## begin
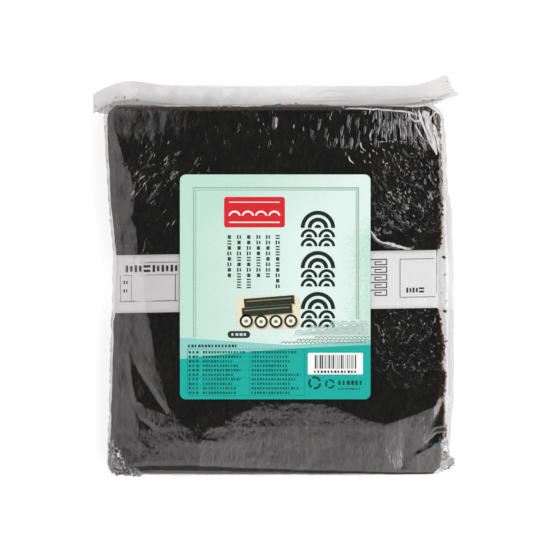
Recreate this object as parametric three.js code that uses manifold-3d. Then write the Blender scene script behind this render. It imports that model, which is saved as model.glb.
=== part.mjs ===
// A shop pack of dried nori: a stack of a hundred sheets in a heat-sealed clear bag, with a printed
// sticker on its face. The pack lies on its back with the sticker up.
//
// Millimetres, +Z up. +Y points at the end with the crimped seal, +X to the right of the sticker.
// The origin is under the middle of the whole outline, on the surface that the pack lies on.
//
// The bag is one closed solid, out to the film: a tube that is lofted along Y. Each section is a ring
// with an upper and a lower half of the same number of points, so a ring can close flat into a seal.
import * as THREE from "three";
import { mergeVertices } from "three/addons/utils/BufferGeometryUtils.js";
import Module from "manifold-3d";

// --- Driving dimensions ----------------------------------------------------------------------------

// The stack of sheets, each about 191 x 210 mm, and the film drawn over it.
const STACK_TOP_END = 97.3; // where the sheets end, at the crimped seal
const STACK_LOW_END = -112.2; // where they end at the folded end
const FACE_HEIGHT = 28; // the film's flat face above the surface

// The bag's sides, as [y, x] upwards. A paper band ties the stack, so its left side is drawn in there.
// On the right the film is loose, and stands further out below the band.
const LEFT_SIDE = [[-112, -94.5], [-73, -93.3], [-27, -92.2], [12, -90.7], [46, -93.8], [92, -96.4]];
const RIGHT_SIDE = [[-112, 97], [-95, 99.1], [-67, 101.3], [1, 101.3], [35, 100.3], [46, 98.6], [58, 97.5],
  [80, 96.9], [92, 95.2], [99, 94.8]];
const PLAN_CORNER = 9; // the outline's round corners
const SHOULDER_RADIUS = 4.5; // film over the sheets' upper edge
const BELLY_RADIUS = 3; // film under their lower edge

// How far the face falls towards its four edges, and where each fall starts.
const FALLS = {
  left: { from: -62, width: 34, depth: 3 },
  right: { from: 66, width: 34, depth: 1.6 },
  low: { from: -73, width: 38, depth: 5.5 },
  top: { from: 78, width: 20, depth: 1.8 },
};

// The crimped seal, a flat strip that is wider than the pack and bends at both ends.
const SEAL = { low: 98.6, high: 109.1, left: -103.6, right: 100.8, z: 12.5, thickness: 0.9 };
const SEAL_HUMP = { at: -82, width: 15, rise: 2.7 };
const SEAL_DROOP = { from: -84, width: 21, fall: 5.4, sink: 4 };
const SEAL_RISE = { from: 72, width: 28, rise: 7.2, lift: 4.5 };
const SEAL_WAVE = { length: 58, height: 0.9 };

// The folded end, where the film closes low down, and its wavy edge.
const FOLD = { y: -113.2, left: -92, right: 90, z: 7, thickness: 1.4 };
const FOLD_WAVE = { length: 52, height: 0.7 };

// The corners of spare film at the folded end, as outlines seen from above.
const EAR_THICKNESS = 1.2;
const RIGHT_EAR = {
  z: 9,
  tilt: -8,
  outline: [[88, -98], [97.5, -99.8], [103.6, -107.4], [102.6, -110.4], [93, -111.2], [86, -108]],
};
const LEFT_EARS = [
  { z: 7.5, tilt: 10, outline: [[-84, -98], [-94.5, -99], [-94.8, -107], [-90.4, -116.2], [-86, -113.3]] },
  { z: 5.2, tilt: -7, outline: [[-90, -106], [-87, -112.6], [-74.2, -115.3], [-70, -112.8], [-72, -105]] },
];

// The sticker.
const STICKER = { width: 108, length: 127.4, x: 0.4, y: -5.6, corner: 3.4, thickness: 0.35 };
const STICKER_GAP = 0.3;

// Segments of a ring's half, from the middle of the left side to the middle of the right side.
const SIDE_STEPS = 3;
const CORNER_STEPS = 4;
const FACE_STEPS = 20;
const BODY_STATIONS = 44;
const TURN_STATIONS = 6;
const SEAL_STATIONS = 5;

// --- Outline and face ------------------------------------------------------------------------------

const smooth = (t) => THREE.MathUtils.smoothstep(t, 0, 1);
const bell = (t) => Math.exp(-t * t);

// How much both sides draw in at y, for the round corners of the outline.
function cornerDraw(y) {
  const overTop = y - (STACK_TOP_END - PLAN_CORNER);
  const overLow = STACK_LOW_END + PLAN_CORNER - y;
  const over = Math.min(Math.max(overTop, overLow, 0), PLAN_CORNER);
  return 0.55 * (PLAN_CORNER - Math.sqrt(PLAN_CORNER ** 2 - over ** 2));
}

// The x of a side at y, straight between its given points.
function sideAt(side, y) {
  const next = side.findIndex(([at]) => at > y);
  if (next <= 0) return side.at(next)[1];
  const [[fromY, fromX], [toY, toX]] = [side[next - 1], side[next]];
  return THREE.MathUtils.mapLinear(y, fromY, toY, fromX, toX);
}

function leftSide(y) {
  return sideAt(LEFT_SIDE, y) + cornerDraw(y);
}

function rightSide(y) {
  return sideAt(RIGHT_SIDE, y) - cornerDraw(y);
}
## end
* TASK STATEMENT *
Each line of the material must be restated exactly.

* OUTPUT OF THE EXERCISE *
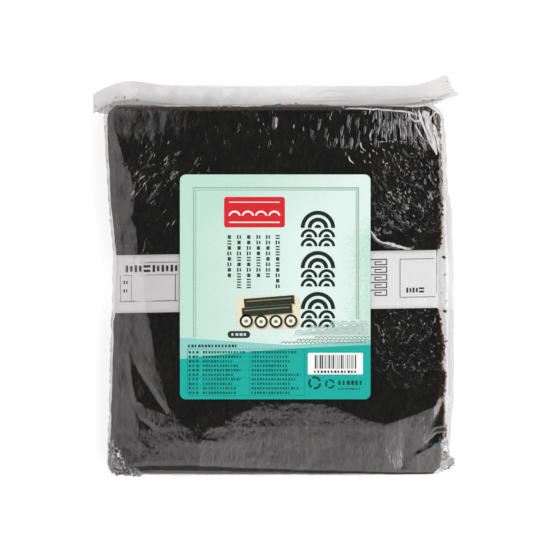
Recreate this object as parametric three.js code that uses manifold-3d. Then write the Blender scene script behind this render. It imports that model, which is saved as model.glb.
=== part.mjs ===
// A shop pack of dried nori: a stack of a hundred sheets in a heat-sealed clear bag, with a printed
// sticker on its face. The pack lies on its back with the sticker up.
//
// Millimetres, +Z up. +Y points at the end with the crimped seal, +X to the right of the sticker.
// The origin is under the middle of the whole outline, on the surface that the pack lies on.
//
// The bag is one closed solid, out to the film: a tube that is lofted along Y. Each section is a ring
// with an upper and a lower half of the same number of points, so a ring can close flat into a seal.
import * as THREE from "three";
import { mergeVertices } from "three/addons/utils/BufferGeometryUtils.js";
import Module from "manifold-3d";

// --- Driving dimensions ----------------------------------------------------------------------------

// The stack of sheets, each about 191 x 210 mm, and the film drawn over it.
const STACK_TOP_END = 97.3; // where the sheets end, at the crimped seal
const STACK_LOW_END = -112.2; // where they end at the folded end
const FACE_HEIGHT = 28; // the film's flat face above the surface

// The bag's sides, as [y, x] upwards. A paper band ties the stack, so its left side is drawn in there.
// On the right the film is loose, and stands further out below the band.
const LEFT_SIDE = [[-112, -94.5], [-73, -93.3], [-27, -92.2], [12, -90.7], [46, -93.8], [92, -96.4]];
const RIGHT_SIDE = [[-112, 97], [-95, 99.1], [-67, 101.3], [1, 101.3], [35, 100.3], [46, 98.6], [58, 97.5],
  [80, 96.9], [92, 95.2], [99, 94.8]];
const PLAN_CORNER = 9; // the outline's round corners
const SHOULDER_RADIUS = 4.5; // film over the sheets' upper edge
const BELLY_RADIUS = 3; // film under their lower edge

// How far the face falls towards its four edges, and where each fall starts.
const FALLS = {
  left: { from: -62, width: 34, depth: 3 },
  right: { from: 66, width: 34, depth: 1.6 },
  low: { from: -73, width: 38, depth: 5.5 },
  top: { from: 78, width: 20, depth: 1.8 },
};

// The crimped seal, a flat strip that is wider than the pack and bends at both ends.
const SEAL = { low: 98.6, high: 109.1, left: -103.6, right: 100.8, z: 12.5, thickness: 0.9 };
const SEAL_HUMP = { at: -82, width: 15, rise: 2.7 };
const SEAL_DROOP = { from: -84, width: 21, fall: 5.4, sink: 4 };
const SEAL_RISE = { from: 72, width: 28, rise: 7.2, lift: 4.5 };
const SEAL_WAVE = { length: 58, height: 0.9 };

// The folded end, where the film closes low down, and its wavy edge.
const FOLD = { y: -113.2, left: -92, right: 90, z: 7, thickness: 1.4 };
const FOLD_WAVE = { length: 52, height: 0.7 };

// The corners of spare film at the folded end, as outlines seen from above.
const EAR_THICKNESS = 1.2;
const RIGHT_EAR = {
  z: 9,
  tilt: -8,
  outline: [[88, -98], [97.5, -99.8], [103.6, -107.4], [102.6, -110.4], [93, -111.2], [86, -108]],
};
const LEFT_EARS = [
  { z: 7.5, tilt: 10, outline: [[-84, -98], [-94.5, -99], [-94.8, -107], [-90.4, -116.2], [-86, -113.3]] },
  { z: 5.2, tilt: -7, outline: [[-90, -106], [-87, -112.6], [-74.2, -115.3], [-70, -112.8], [-72, -105]] },
];

// The sticker.
const STICKER = { width: 108, length: 127.4, x: 0.4, y: -5.6, corner: 3.4, thickness: 0.35 };
const STICKER_GAP = 0.3;

// Segments of a ring's half, from the middle of the left side to the middle of the right side.
const SIDE_STEPS = 3;
const CORNER_STEPS = 4;
const FACE_STEPS = 20;
const BODY_STATIONS = 44;
const TURN_STATIONS = 6;
const SEAL_STATIONS = 5;

// --- Outline and face ------------------------------------------------------------------------------

const smooth = (t) => THREE.MathUtils.smoothstep(t, 0, 1);
const bell = (t) => Math.exp(-t * t);

// How much both sides draw in at y, for the round corners of the outline.
function cornerDraw(y) {
  const overTop = y - (STACK_TOP_END - PLAN_CORNER);
  const overLow = STACK_LOW_END + PLAN_CORNER - y;
  const over = Math.min(Math.max(overTop, overLow, 0), PLAN_CORNER);
  return 0.55 * (PLAN_CORNER - Math.sqrt(PLAN_CORNER ** 2 - over ** 2));
}

// The x of a side at y, straight between its given points.
function sideAt(side, y) {
  const next = side.findIndex(([at]) => at > y);
  if (next <= 0) return side.at(next)[1];
  const [[fromY, fromX], [toY, toX]] = [side[next - 1], side[next]];
  return THREE.MathUtils.mapLinear(y, fromY, toY, fromX, toX);
}

function leftSide(y) {
  return sideAt(LEFT_SIDE, y) + cornerDraw(y);
}

function rightSide(y) {
  return sideAt(RIGHT_SIDE, y) - cornerDraw(y);
}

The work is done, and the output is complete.